A lady at work was seen putting a credit card into her floppy drive and pulling it out very quickly. When inquired as to what she was doing, she said she was shopping on the Internet and they asked for a credit card number, so she’s using the ATM "thingy."
I recently saw a distraught young lady weeping beside her car. "Do you need some help?" I asked. She replied, "I knew I should have replaced the battery to this remote door unlocker. Now I can’t get into my car. Do you think they (pointing to a distant convenient store) would have a battery to fit this?" "Hmmm, I dunno. Do you have an alarm too?" I asked. "No, just this remote "thingy," she answered, handing it and the car keys to me. As I took the key and manually unlocked the door, I replied, "Why don’t you drive over there and check about the batteries–it’s a long walk."
Several years ago, we had an intern who was none too swift. One day, he was typing and turned to a secretary and said, "I’m almost out of typing paper. What do I do?" "Just use copier machine paper," the secretary told him. With that, the intern took his last remaining blank piece of paper, put it on the photocopier and proceeded to make five "blank" copies.
I was in a car dealership a while ago, when a large motor home was towed into the garage. The front of the vehicle was in dire need of repair and the whole thing generally looked like an extra in "Twister." I asked the manager what had happened. He told me that the driver had set the "cruise control" and then went in the back to make a sandwich.
Idiots At Work…
Sign in a gas station: Coke — 49 cents. Two for a dollar.
Idiots & Computers…
My neighbor works in the operations department in the central office of a large bank. Employees in the field call him when they have problems with their computers. One night he got a call from a woman in one of the branch banks who had this question: "I’ve got smoke coming from the back of my terminal. Do you guys have a fire downtown?"
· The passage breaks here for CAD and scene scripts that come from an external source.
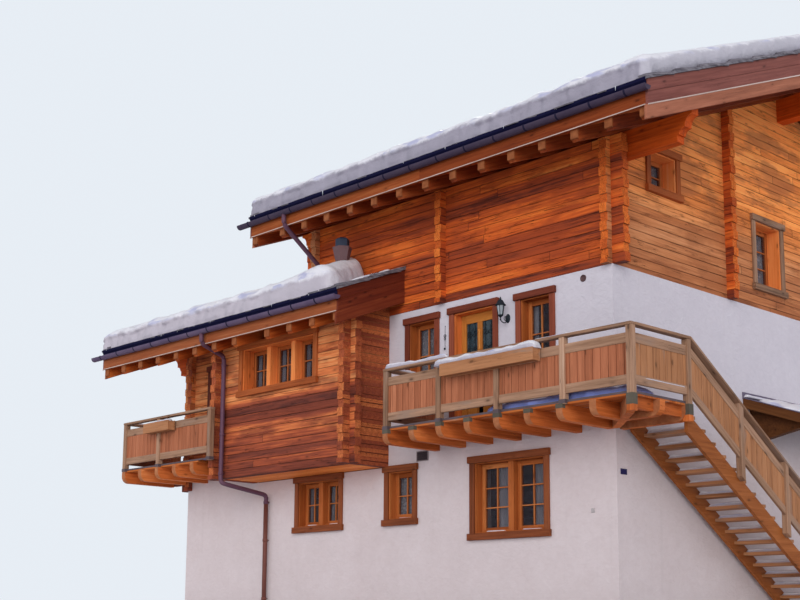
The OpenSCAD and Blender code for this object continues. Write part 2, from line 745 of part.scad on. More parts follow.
front_brackets = 7;
first_bracket = 27;
left_brackets = 5;
left_pitch = 630;
corner_back = 80;
rim_in = 60;
rim_t = 80;
rim_h = 170;
jack_at = 480;
module balcony_brackets() house() color(warm) {
    for (k = [0:front_brackets - 1])
        bracket_out(-first_bracket - k * bracket_pitch - bracket_w, balcony_out);
    // The corner: a diagonal bracket, one at the stair, a rim beam and a short bracket each way.
    along_y(stair_y - bracket_w, stair_y) bracket_outline(deck_out);
    difference() {
        rotate([0, 0, -45]) along_y(-bracket_w / 2, bracket_w / 2)
            bracket_outline(sqrt(2) * deck_out - corner_back);
        box([-far, -far, 0], [0, far, tall]);
        box([-far, 0, 0], [far, far, tall]);
    }
    box([deck_out - rim_in - rim_t, rim_in - deck_out, deck_z - rim_h], [deck_out - rim_in, stair_y, deck_z]);
    intersection() {
        bracket_out(jack_at, balcony_out);
        linear_extrude(tall) polygon([[0, 0], [far, -far], [0, -far]]);
    }
    intersection() {
        along_y(-jack_at - bracket_w, -jack_at) bracket_outline(balcony_out);
        linear_extrude(tall) polygon([[0, 0], [far, 0], [far, -far]]);
    }
    translate([0, 0, -left_drop]) difference() {
        for (k = [0:left_brackets - 1]) bracket_out(left_x0 + k * left_pitch, balcony_out);
        box([-house_l, -short_end, 0], [-house_l + log_t, 0, tall]);
    }
}

// A straight railing along x from 0 to len: posts, some of them low over the brackets, handrail and boarded panel, outer face on y = 0.
panel_lo = 60;
panel_hi = 850;
panel_t = 50;
handrail_h = 45;
post_tail = plank_t;
corner_tail = plank_t + bracket_h;
rail_wide = 10;
module railing(len, posts, low = []) {
    for (x = posts) translate([x, 0, -post_tail])
        cube([post_w, post_w, rail_h + post_tail - handrail_h]);
    for (x = low) translate([x, 0, -corner_tail])
        cube([post_w, post_w, rail_h + corner_tail - handrail_h]);
    translate([0, -rail_wide, rail_h - handrail_h]) cube([len, post_w + 2 * rail_wide, handrail_h]);
    translate([0, (post_w - panel_t) / 2, panel_lo]) cube([len, panel_t, panel_hi - panel_lo]);
}
// The return of a railing from its left end back to the wall.
module rail_return() {
    translate([0, post_w, rail_h - handrail_h]) cube([post_w, balcony_out - post_w, handrail_h]);
    translate([(post_w - panel_t) / 2, post_w, panel_lo])
        cube([panel_t, balcony_out - post_w, panel_hi - panel_lo]);
}
front_rail_l = balcony_l + balcony_out;
front_posts = [0, 1262, 2543, 3875];
left_rail_l = left_balcony_l + long_end - 40;
left_posts = [0, 1280, left_rail_l - post_w];
module front_railing() house() color(grey_wood) translate([0, 0, floor_z]) difference() {
    union() {
        translate([-balcony_l, -balcony_out, 0]) {
            railing(front_rail_l, front_posts, [front_rail_l - post_w]);
            rail_return();
        }
        translate([balcony_out, -balcony_out, 0]) rotate([0, 0, 90])
            railing(balcony_out + stair_y, [], [balcony_out + stair_y - post_w]);
    }
    box([post_lap - balcony_l, -deck_out, -far], [deck_out, far, 0]);
}
module left_railing() house() color(grey_wood) translate([0, 0, floor_z - left_drop]) difference() {
    union() {
        translate([left_x0, -balcony_out, 0]) {
            railing(left_rail_l, left_posts);
            rail_return();
        }
        // It closes against the log ends of the corner.
        translate([left_x0, -post_w, 0]) intersection() {
            railing(-house_l - long_end - left_x0, [0]);
            translate([0, 0, -far]) cube([far, post_w, 2 * far]);
        }
    }
    box([left_x0 + post_lap, -deck_out, -far], [far, far, 0]);
}

// Boxes hung outside the railing, full of earth.
box_w = 180;
box_h = 200;
box_t = 20;
box_up = 650;
front_box_x = -2430;
front_box_l = 1990;
left_box_in = 1040;
left_box_l = 920;
module planter(len) difference() {
    cube([len, box_w, box_h]);
    translate([box_t, box_t, box_h - 30]) cube([len - 2 * box_t, box_w - 2 * box_t, box_h]);
}
module flower_boxes() house() color(grey_wood) {
    translate([front_box_x, -balcony_out - box_w, floor_z + box_up]) planter(front_box_l);
    translate([left_x0 + left_box_in, -balcony_out - box_w, floor_z - left_drop + box_up])
        planter(left_box_l);
}

// Stair.
stair_len = risers * going;
stringer_h = 300;
stringer_down = 30;
outer_down = 140;
tread_over = 20;
stair_post_pitch = 1280;
module stair_band(lo, hi, y0, y1) polygon([[y0, floor_z - stair_slope * y0 + lo],
    [y1, floor_z - stair_slope * y1 + lo], [y1, floor_z - stair_slope * y1 + hi],
    [y0, floor_z - stair_slope * y0 + hi]]);
module stair_stringers() house() color(warm) translate([0, stair_y, 0])
    for (s = [[stair_gap, stringer_down], [stair_x1 - stringer_t, outer_down]])
        along_x(s[0], s[0] + stringer_t) intersection() {
            stair_band(-stringer_h - s[1], -s[1], 0, stair_len);
            translate([0, foot_z]) square([far, tall]);
        }
module stair_treads() house() color(grey_wood) translate([0, stair_y, 0])
    for (k = [1:risers - 1])
        translate([stair_gap + stringer_t, (k - 1) * going, floor_z - k * stair_rise - tread_t])
            cube([stair_x1 - stair_gap - 2 * stringer_t, going + tread_over, tread_t]);
module stair_railing() house() color(grey_wood) translate([0, stair_y, 0]) {
    x = stair_x1;
    along_x(x + (post_w - panel_t) / 2, x + (post_w + panel_t) / 2)
        stair_band(panel_lo, panel_hi, 0, stair_len - going);
    along_x(x, x + post_w) stair_band(rail_h - handrail_h * 1.2, rail_h, 0, stair_len - going);
    for (y = [stair_post_pitch:stair_post_pitch:stair_len - 2 * stair_post_pitch / 3])
        along_x(x, x + post_w) stair_band(-stringer_h, rail_h - handrail_h * 1.2, y, y + post_w);
    along_x(x, x + post_w) translate([stair_len - going - post_w, foot_z])
        square([post_w, rail_h + going * stair_slope]);
}

// Windows and doors.
head_h = 115;
head_out = 30;
sill_out = 40;
board_side = 25;
post_share = 0.7;
// A head or sill board that stands out past the casing.
module side_board(w, z, out) translate([-casing_w - board_side, -casing_t - out, z])
    cube([w + 2 * (casing_w + board_side), casing_t + out, head_h]);
// Width of one light between the stiles.
function light_w(o) = (o[2] - 2 * lining_t - 2 * sash_w - (o[4] - 1) * mullion_w) / o[4];
// Casing boards, reveal lining and sash for one opening; the wall's face is y = 0.
module window(o, reveal) translate([o[0], 0, o[1]]) {
    w = o[2];
    h = o[3];
    lights = o[4];
    difference() {
        union() {
            translate([-casing_w, -casing_t, -casing_w])
                cube([w + 2 * casing_w, casing_t, h + 2 * casing_w]);
            cube([w, reveal + sash_t, h]);
        }
        translate([lining_t, -casing_t - 1, lining_t])
            cube([w - 2 * lining_t, casing_t + reveal + sash_t + 2, h - 2 * lining_t]);
    }
    side_board(w, h + casing_w - head_h, head_out);
    side_board(w, -casing_w, sill_out);
    // Posts between the lights stand in front of the sash.
    if (lights > 1) for (k = [1:lights - 1])
        translate([lining_t + 2 * sash_w - mullion_w + k * (light_w(o) + mullion_w),
            reveal * (1 - post_share), lining_t])
            cube([mullion_w - 2 * sash_w, reveal * post_share + sash_t, h - 2 * lining_t]);
    translate([lining_t, reveal, lining_t]) difference() {
        cube([w - 2 * lining_t, sash_t, h - 2 * lining_t]);
        for (k = [0:lights - 1]) translate([sash_w + k * (light_w(o) + mullion_w), -1, sash_w])
            cube([light_w(o), sash_t + 2, h - 2 * lining_t - 2 * sash_w]);
    }
}
module panes(o, reveal) translate([o[0] + lining_t, reveal + (sash_t - pane_t) / 2, o[1] + lining_t]) {
    for (k = [0:o[4] - 1]) translate([sash_w + k * (light_w(o) + mullion_w), 0, sash_w])
        cube([light_w(o), pane_t, o[3] - 2 * lining_t - 2 * sash_w]);
}

module front_windows() house() color("chocolate")
    for (o = concat(front_low, front_high)) window(o, masonry_reveal);
module bay_window() house() color("chocolate") translate([0, -bay_out, 0]) window(bay_light, log_reveal);
module gable_windows() house() color("chocolate") {
    on_right() for (o = gable_high) window(o, log_reveal);
    rear_half() on_right() for (o = gable_rear) window(o, log_reveal);
}
module rear_windows() house() color("chocolate") on_rear() {
    for (o = concat(rear_low, rear_high)) window(o, masonry_reveal);
    for (o = concat(rear_top, rear_annex)) window(o, log_reveal);
}
module left_windows() house() color("chocolate") on_left() {
    for (o = left_low) window(o, masonry_reveal);
    for (o = left_high) window(o, log_reveal);
}
module glass() house() color("lightblue") {
    for (o = concat(front_low, front_high)) panes(o, masonry_reveal);
    translate([0, -bay_out, 0]) panes(bay_light, log_reveal);
    on_right() for (o = gable_high) panes(o, log_reveal);
    rear_half() on_right() for (o = gable_rear) panes(o, log_reveal);
    on_rear() for (o = concat(rear_low, rear_high)) panes(o, masonry_reveal);
    on_rear() for (o = concat(rear_top, rear_annex)) panes(o, log_reveal);
    on_left() for (o = left_low) panes(o, masonry_reveal);
    on_left() for (o = left_high) panes(o, log_reveal);
}

// A closed leaf in a cased frame.
module door(o, reveal) translate([o[0], 0, o[1]]) {
    w = o[2];
    h = o[3];
    difference() {
        union() {
            translate([-casing_w, -casing_t, 0]) cube([w + 2 * casing_w, casing_t, h + casing_w]);
            cube([w, reveal + sash_t, h]);
        }
        translate([lining_t, -casing_t - 1, -1])
            cube([w - 2 * lining_t, casing_t + reveal + sash_t + 2, h - lining_t + 1]);
    }
    side_board(w, h + casing_w - head_h, head_out);
    translate([lining_t, reveal, 0]) cube([w - 2 * lining_t, sash_t, h - lining_t]);
}
module doors() house() color("darkgoldenrod") {
    door(balcony_door, masonry_reveal);
    door(loggia_door, log_reveal);
    on_right() door(side_door, masonry_reveal);
}

lantern_x = -2215;
lantern_z = 4790;
lantern_out = 200;
lamp_h = 170;
arm_w = 24;
module lantern() house() color("black") translate([lantern_x, -lantern_out, lantern_z]) {
    translate([0, 0, 60]) cylinder(r1 = 42, r2 = 68, h = lamp_h, $fn = 6);
    translate([0, 0, 60 + lamp_h]) cylinder(r1 = 86, r2 = 16, h = 100, $fn = 6);
    translate([-arm_w / 2, 0, 0]) cube([arm_w, lantern_out, arm_w]);
    translate([-arm_w / 2, -arm_w / 2, 0]) cube([arm_w, arm_w, 60]);
}

canopy_y = 3650;
canopy_l = 3300;
canopy_out = 1250;
canopy_top = 3640;
canopy_fall = 400;
canopy_t = 190;
prop_w = 140;
prop_in = 200;
prop_back = 80;
module canopy() house() color(wood) translate([0, canopy_y, canopy_top]) {
    along_y(0, canopy_l) polygon([[0, -canopy_t], [canopy_out, -canopy_t - canopy_fall],
        [canopy_out, -canopy_fall - 40], [0, 0]]);
    // Two brackets that meet the underside.
    prop_end = canopy_out - prop_back;
    for (y = [prop_in, canopy_l - prop_in - prop_w]) along_y(y, y + prop_w)
        polygon([[0, -4 * canopy_t], [prop_w, -4 * canopy_t],
            [prop_end, -canopy_t - canopy_fall * prop_end / canopy_out], [0, -canopy_t]]);
}

ground_slab();
front_wall();
rear_wall();
right_gable_wall();
left_wall();
floors();
front_logs();
rear_logs();
right_gable_logs();
left_gable_logs();
partition_ends();
bay_logs();
annex_front_logs();
annex_gable_logs();
annex_rear_logs();
bay_soffit();
purlins();
main_rafters();
annex_rafters();
main_roof();
annex_roof();
main_slates();
annex_slates();
main_snow();
annex_snow();
main_eave_boards();
annex_eave_boards();
gutters();
downpipes();
flue();
balcony_decks();
balcony_brackets();
front_railing();
left_railing();
flower_boxes();
stair_stringers();
stair_treads();
stair_railing();
front_windows();
bay_window();
gable_windows();
rear_windows();
left_windows();
glass();
doors();
lantern();
canopy();
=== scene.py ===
import math

import bpy
import numpy as np
from mathutils import Matrix, Vector


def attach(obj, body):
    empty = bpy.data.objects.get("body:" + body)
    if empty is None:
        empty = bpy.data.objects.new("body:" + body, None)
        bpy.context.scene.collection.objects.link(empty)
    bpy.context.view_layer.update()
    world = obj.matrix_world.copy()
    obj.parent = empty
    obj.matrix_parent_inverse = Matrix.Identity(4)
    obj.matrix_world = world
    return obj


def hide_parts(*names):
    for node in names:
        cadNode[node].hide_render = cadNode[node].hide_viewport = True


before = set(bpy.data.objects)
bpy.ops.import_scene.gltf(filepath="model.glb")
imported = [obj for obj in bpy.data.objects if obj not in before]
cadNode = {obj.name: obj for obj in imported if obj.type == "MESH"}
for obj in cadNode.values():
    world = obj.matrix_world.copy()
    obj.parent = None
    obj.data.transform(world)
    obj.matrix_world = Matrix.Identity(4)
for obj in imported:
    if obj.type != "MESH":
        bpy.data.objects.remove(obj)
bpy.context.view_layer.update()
print("frame loaded:", len(cadNode), "solids")

# Everything below is counted in metres from the front right corner of the masonry, like the solids.
house = {
    "corner": (5.75, -5.3, 0.45),  # that corner in the frame's own coordinates
    "long": 11.5,
    "deep": 10.6,
    "whiteHigh": 5.355,
    "plinthHigh": 2.53,
    "floorHigh": 3.01,
    "logThick": 0.143,
    "course": 0.1515,
    "blockLeft": -7.353,
    "bayRight": -5.155,
    "bayLeft": -9.2,
    "bayOut": 0.957,
    "pitch": 22,
    "coverHigh": 0.654,  # snow's underside over the rafters' underside
}
# Height of the rafters' underside over the front wall, both ends, overhang at front and back.
roofs = {
    "main": {"z": 7.476, "x0": -8.053, "x1": 1.54, "front": 1.1, "back": 1.1},
    "annex": {"z": 5.56, "x0": -12.54, "x1": -4.755, "front": 1.617, "back": 1.1},
}
rafterRow = {"start": -0.033, "pitch": 0.655}
plinth, white, floorHigh, deepHouse = [house[key] for key in ("plinthHigh", "whiteHigh", "floorHigh", "deep")]
coverHigh = house["coverHigh"]
pitch = math.radians(house["pitch"])
pitchRise, cosPitch, sinPitch = math.tan(pitch), math.cos(pitch), math.sin(pitch)
corner = np.array(house["corner"])
chance = np.random.default_rng(11)


def operator(operation, swapped=False):
    # One operator of Wire: a Math node of this kind, its two inputs swapped in the reflected form.
    def run(self, other):
        return self.look.maths(operation, *((other, self) if swapped else (self, other)))
    return run


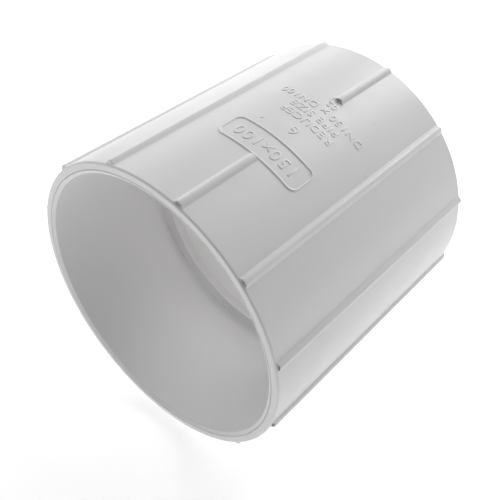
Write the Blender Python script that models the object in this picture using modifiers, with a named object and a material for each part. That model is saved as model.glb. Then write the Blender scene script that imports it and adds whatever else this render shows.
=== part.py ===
"""A bushed reducing coupling for solvent-weld PVC pipe, 6 inch to 4 inch.

Two mouldings: a ribbed coupling body with a socket in each end and a pipe stop between them, and a
flush reducer bush in the far socket. The coupling lies on its side. Its axis runs along Y, from the
large mouth at -Y to the bushed end at +Y, +Z is up, and the origin is on the axis at mid-length.
Each piece is turned about its own Z axis, which points towards the large mouth.
"""

import math

import bmesh
import bpy
from mathutils import Matrix, Vector

MM = 0.001
TURN_STEPS = 72

# Coupling body: outside diameter and length, then everything that follows from the radius.
BODY_RADIUS = 91.5 * MM
BODY_LENGTH = 181.6 * MM
HALF_LENGTH = BODY_LENGTH / 2
MOUTH_RADIUS = 0.923 * BODY_RADIUS
SOCKET_ROOT_RADIUS = 0.920 * BODY_RADIUS
RIM_INNER_RADIUS = 0.945 * BODY_RADIUS
STOP_BORE_RADIUS = 0.845 * BODY_RADIUS
STOP_THICKNESS = 6.0 * MM
LARGE_SOCKET_DEPTH = (BODY_LENGTH - STOP_THICKNESS) / 2
ENTRY_CHAMFER_DEPTH = 1.2 * MM
EDGE_ROUNDING = 0.7 * MM

# Grip ribs: round rods sunk into the wall, of which only the crests stand out. The coupling has
# rolled to rest on the lowest line of its wall and on the rib beside that line, opposite the first.
RIB_COUNT = 12
RIB_HEIGHT = 2.1 * MM
RIB_WIDTH = 5.9 * MM
RIB_ROD_RADIUS = (RIB_WIDTH**2 / 4 + RIB_HEIGHT**2) / (2 * RIB_HEIGHT)
RIB_ROD_PLACE = BODY_RADIUS + RIB_HEIGHT - RIB_ROD_RADIUS
RIB_SIDES = 20
RIB_SETBACK = 1.4 * MM
RIB_PITCH = 2 * math.pi / RIB_COUNT
FIRST_RIB_ANGLE = -math.acos((BODY_RADIUS - RIB_ROD_RADIUS) / RIB_ROD_PLACE)

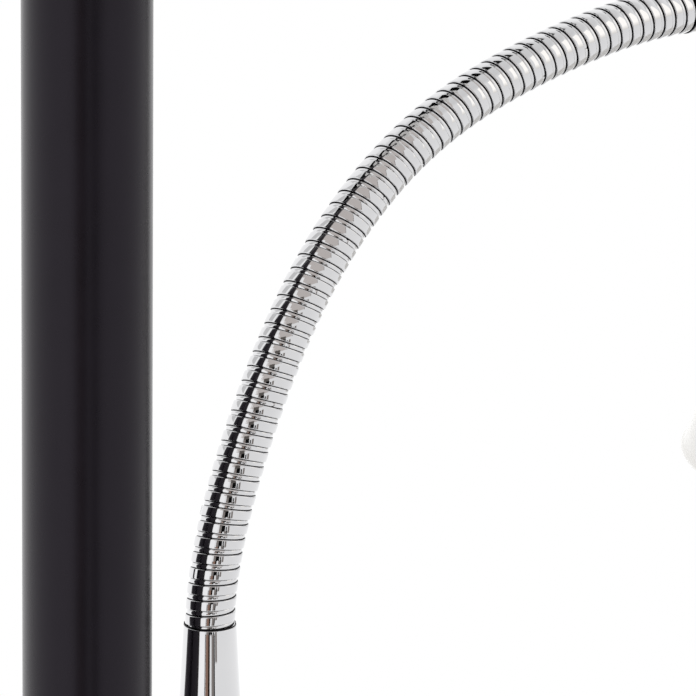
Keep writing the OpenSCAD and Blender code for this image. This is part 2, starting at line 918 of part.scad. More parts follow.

Idiots Are Easy To Please…
I was sitting in my science class, when the teacher commented that the next day would be the shortest day of the year. My lab partner became visibly excited, cheering and clapping. I explained to her that the amount of daylight changes, not the actual amount of time. Needless to say, she was very disappointed.
Police in Radnor, Pennsylvania, interrogated a suspect by placing a metal colander on his head and connecting it with wires to a photocopy machine. The message "He’s lying" was placed in the copier, and police pressed the copy button each time they thought the suspect wasn’t telling the truth. Believing the "lie detector" was working, the suspect confessed.